I hold my hands up and declare myself a bit of a Twitter addict. I use it to promote my writing, sure. But I also use it to natter and share views and memories with a bunch of brilliant, like-minded people. I’m lucky in that I attract little negativity. That doesn’t mean I don’t see it.

Bile and aggression, strewn throughout the timeline, a malevolent word fungus designed to corrode and mock and denigrate people for their views, their appearance, their politics, their orientation. It can be a veritable cesspit. And it’s easy to find yourself sinking into the mire, up to the armpits in futile retaliation.

How many times have you dashed off a response, posted it, then sat back thirty minutes later thinking oh balls, why did I say that? How often has the fuse been lit when someone gaslights a perfectly innocent post? Does a lead ball of doom settle in your gut when you see yet another post tearing down someone for a perfectly innocent proclamation that they like something?

I’m guilty of the over-reaction response. The occasional drunk posting. Mostly I keep my timeline anodyne. Others don’t, and that’s their choice. But it’s easy to forget that social media posts are just a facet of a whole person. You see a sliver of their persona. Not the whole.

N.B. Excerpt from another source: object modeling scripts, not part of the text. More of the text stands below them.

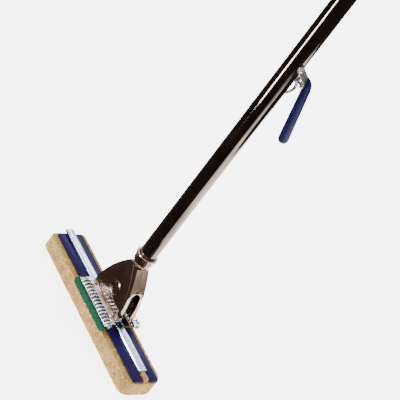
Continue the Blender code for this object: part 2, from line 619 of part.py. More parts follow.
def rivets():
    """Four rivets that hold the brackets under the foot flanges."""
    n = 0
    for side in (-1, 1):
        for s in (-1, 1):
            n += 1
            turned(f"bracket_rivet_{n}", [
                (0.0, -GAP - 0.4), (1.7, -GAP - 0.4), (2.1, -GAP), (1.6, -GAP), (1.6, 2 * SHEET + 2 * GAP),
                (2.2, 2 * SHEET + 2 * GAP), (1.6, 2 * SHEET + 2 * GAP + 1.0), (0.0, 2 * SHEET + 2 * GAP + 1.3)],
                (s * RIVET_X, side * RIVET_Y, BRACKET_Z), STEEL, steps=16)


# ---- scrubber ----
SCRUB_Y = ROLLER_Y + ROLLER_RADIUS + 0.6


def scrubber():
    """Green pad on a steel carrier that hangs on the front axle outside the bracket's ears."""
    low, high = ROLLER_Z - 7.4, ROLLER_Z + 3.8
    x = EAR_X + SHEET / 2 + GAP
    plate = box("scrubber_carrier", (-x - SHEET, -SCRUB_Y - SHEET, low), (x + SHEET, -SCRUB_Y, high), ZINC)
    tabs = [box(f"scrub_tab_{i}", (min(s * x, s * (x + SHEET)), -SCRUB_Y - SHEET / 2, ROLLER_Z - 4.4),
                (max(s * x, s * (x + SHEET)), -ROLLER_Y + 4.2, ROLLER_Z + 3.4 - 0.4), collection=CUTTERS)
            for i, s in enumerate((-1, 1))]
    hole = rod("scrub_axle_hole", "X", (0, -ROLLER_Y, ROLLER_Z), AXLE_R + 0.1, 130, collection=CUTTERS, sides=16)
    combine(plate, tabs, "UNION")
    combine(plate, [hole])
    half, h = EAR_X + 5.0, (high - low) / 2
    mid = (high + low) / 2
    r = h - 0.5
    outline = arc(half - r, mid, r, -90, 90, 8) + arc(-half + r, mid, r, 90, 270, 8)
    pad = flat("scrubber_pad", outline, 4.4, GREEN, matrix=at(y=-SCRUB_Y - SHEET - GAP - 2.2) @ FRONT)
    bevel(pad, 0.8, 2)


sponge()
spine()
wing("wing_front", -1)
wing("wing_rear", 1)
yoke()
studs()
for half_name, half_side in (("front", -1), ("rear", 1)):
    shell(f"frame_{half_name}", half_side)
    bracket(f"bracket_{half_name}", half_side)
    roller(f"roller_{half_name}", half_side)
    axle(f"axle_{half_name}", half_side)
rivets()
collar()
collar_screws()
handle()
handle_ends()
lever()
grip()
pins()
link()
pull_rod()
guides()
scrubber()
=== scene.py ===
# %% [markdown]
# # A roller sponge mop
# The mop stands on its sponge. A chrome frame straddles the sponge and carries two rollers; a side
# lever on the handle pulls a rod, and the rod draws the sponge up between the rollers, which fold
# its two blue wings down and squeeze the water out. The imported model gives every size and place, so
# this lesson only adds looks: rounded edges, pores, fibres, ribs and the finish of each surface.

# %% Load the frame
import json
from math import cos, pi, radians, sin

import bmesh
import bpy
from mathutils import Matrix, Vector


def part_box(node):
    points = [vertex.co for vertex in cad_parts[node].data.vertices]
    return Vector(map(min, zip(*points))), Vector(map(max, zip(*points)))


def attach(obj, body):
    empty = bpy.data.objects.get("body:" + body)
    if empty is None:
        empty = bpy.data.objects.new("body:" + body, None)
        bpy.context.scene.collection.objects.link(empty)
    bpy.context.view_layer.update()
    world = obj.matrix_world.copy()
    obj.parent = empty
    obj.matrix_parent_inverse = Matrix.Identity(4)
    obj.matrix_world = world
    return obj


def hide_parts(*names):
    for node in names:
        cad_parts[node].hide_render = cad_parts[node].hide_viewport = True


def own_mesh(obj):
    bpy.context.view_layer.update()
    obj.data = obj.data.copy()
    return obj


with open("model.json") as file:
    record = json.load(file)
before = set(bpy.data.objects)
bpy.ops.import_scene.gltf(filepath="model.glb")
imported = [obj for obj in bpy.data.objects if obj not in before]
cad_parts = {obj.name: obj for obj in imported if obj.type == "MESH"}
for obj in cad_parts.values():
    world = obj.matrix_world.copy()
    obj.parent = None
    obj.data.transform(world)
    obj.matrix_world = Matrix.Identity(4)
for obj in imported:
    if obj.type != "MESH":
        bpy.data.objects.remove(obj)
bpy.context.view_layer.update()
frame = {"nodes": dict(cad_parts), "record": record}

MM = 0.001
BODY_OF = {node: body for body, nodes in frame["record"]["behaviour"]["bodies"].items() for node in nodes}

# %% [markdown]
# ## The camera
# A long lens stands well back, in front and a little to the right, and looks down on the head. The
# camera is rolled on its side, so that the handle runs up to the right across the square picture.

# %% Camera
camera = bpy.data.objects.new("studio_camera", bpy.data.cameras.new("studio_camera"))
bpy.context.scene.collection.objects.link(camera)
camera.data.sensor_width = 36
camera.data.lens = 112.57
camera.data.clip_start, camera.data.clip_end = 0.05, 50
camera.location = (0.8943, -1.1247, 1.0664)
camera.rotation_euler = [radians(a) for a in (54.495, -32.251, 58.909)]
bpy.context.scene.camera = camera

# %% [markdown]
# ## Helpers for materials
# Colours are written as sRGB hex, the way a colour picker shows them, and one function turns them
# into the linear values that shaders use. A second one adds a node to any tree, with its settings
# and its links, so that every material below reads as a short list of what it is made of.

# %% Colour and node helpers
def colour(code):
    """sRGB hex to linear RGBA."""
    parts = [int(code[i:i + 2], 16) / 255 for i in (0, 2, 4)]
    return [c / 12.92 if c <= 0.04045 else ((c + 0.055) / 1.055) ** 2.4 for c in parts] + [1.0]


def add(tree, kind, inputs=None, **settings):
    """One node: settings are its own options, inputs are values, or sockets to link from."""
    made = tree.nodes.new(kind)
    for name, value in settings.items():
        setattr(made, name, value)
    for name, value in (inputs or {}).items():
        if isinstance(value, bpy.types.NodeSocket):
            tree.links.new(value, made.inputs[name])
        else:
            made.inputs[name].default_value = value
    return made


def finish(name, metallic, **constants):
    """A new material, its tree, its shader and a point in object space, in metres."""
    made = bpy.data.materials.new(name)
    made.use_nodes = True
    shader = made.node_tree.nodes["Principled BSDF"]
    shader.inputs["Metallic"].default_value = metallic
    for socket, value in constants.items():
        shader.inputs[socket.replace("_", " ")].default_value = value
    place = add(made.node_tree, "ShaderNodeTexCoord").outputs["Object"]
    return made, made.node_tree, shader, place


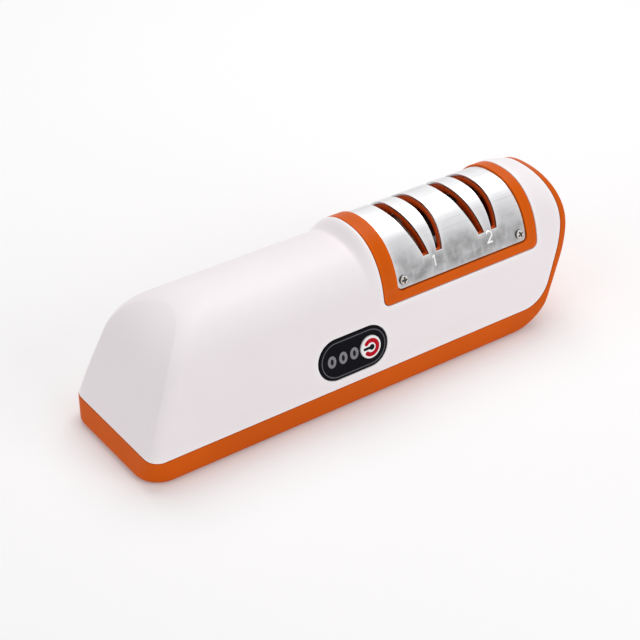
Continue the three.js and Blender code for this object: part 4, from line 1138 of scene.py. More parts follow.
@dataclass(frozen=True)
class Plated:
    """Plated or bare metal: tarnish in patches, fine handling marks."""

    name: str
    colour: Colour
    roughness: float = 0.25
    lines: Sequence[float] = (1.0, 1.0, 1.0)
    stain: Colour = (0.2, 0.18, 0.16)
    stained: float = 0.25
    handling: Marks = Marks(1800.0, 4.0, share=0.15, shade=1.2, matt=0.08)
    tarnish: Marks = Marks(160.0, 4.0, low=0.35, high=0.72, matt=0.15)
    # Painted shade laid in screw recesses and under screw heads.
    soot_share: float = 0.9
    soot_shade: float = 0.25
    relief: float = 0.00001
    strength: float = 0.4

    def material(self) -> bpy.types.Material:
        """Builds the metal's nodes, with painted shade where a screw's recess and side mark it.

        Returns:
            The metal's material.
        """
        bench = Bench.named(self.name)
        handling = replace(self.handling, stretch=self.lines).on(bench)
        tarnish = self.tarnish.on(bench)
        tone = bench.blend(tarnish * self.stained, self.colour, self.stain)
        tone = self.handling.laid(handling, tone, self.colour)
        tone = bench.blend(bench.edge() * self.soot_share, tone, scaled(self.stain, self.soot_shade))
        roughness = self.roughness + self.tarnish.matt * tarnish + self.handling.rougher(handling)
        return bench.surface(Base_Color=tone, Roughness=roughness, Metallic=1.0,
                             Normal=bench.bump(handling, self.relief, self.strength))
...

Trolls are a magnification of this, a caricature designed to snare the unwary as they pass over the bridge, yanking them under by the ankles and gnawing on the juicy bones of outrage. I try not to feed them, but sometimes emotion takes over and before I know it, I’ve spewed out words that do nothing to make me feel better, but do signal my profile as one that can be hooked and baited.

It’s easy to say switch it off, walk away. When we are starved of outside communication, swapping film chat and book news with our online pals is a great way to keep in touch with actual humans. But we have to be a bit careful in our interactions.

Yes, call out appalling behaviour, highlight injustice. It can be highly effective weapon in bringing these to public attention. But it’s also in danger of becoming a bit of a blunt tool. Post after post highlighting inequality, outrage can lead to issue fatigue, while also waking those trolls.

This isn’t to say I’m not engaged offline with politics, or that I don’t care how our country is run, it’s more the point that life is a lot more nuanced and complicated than a Twitter soundbite can make it seem. I wrote a 15,000 word dissertation on the impact of devolution on the United Kingdom that referenced over 100 pieces of source material, and that was barely scraping the surface. You are not going to get an in-depth analysis on independence in the UK in 280 characters. Especially when emotions and the blank screen take over.

I guess I’m saying that it’s okay to put the screen down. Interact with friends on a park bench with coffee, if restrictions allow. Have a doorstep conversation, or send each other postcards. Old fashioned, I know. But it reminds you to look at the world through multiple lenses, rather than that of a screen. Cherish those online friendships, but equally cherish those offline too. Nix the trolls.

Most of all, take care of yourselves. It’s spring out there, and it’s gorgeous. Breath in the real world a little.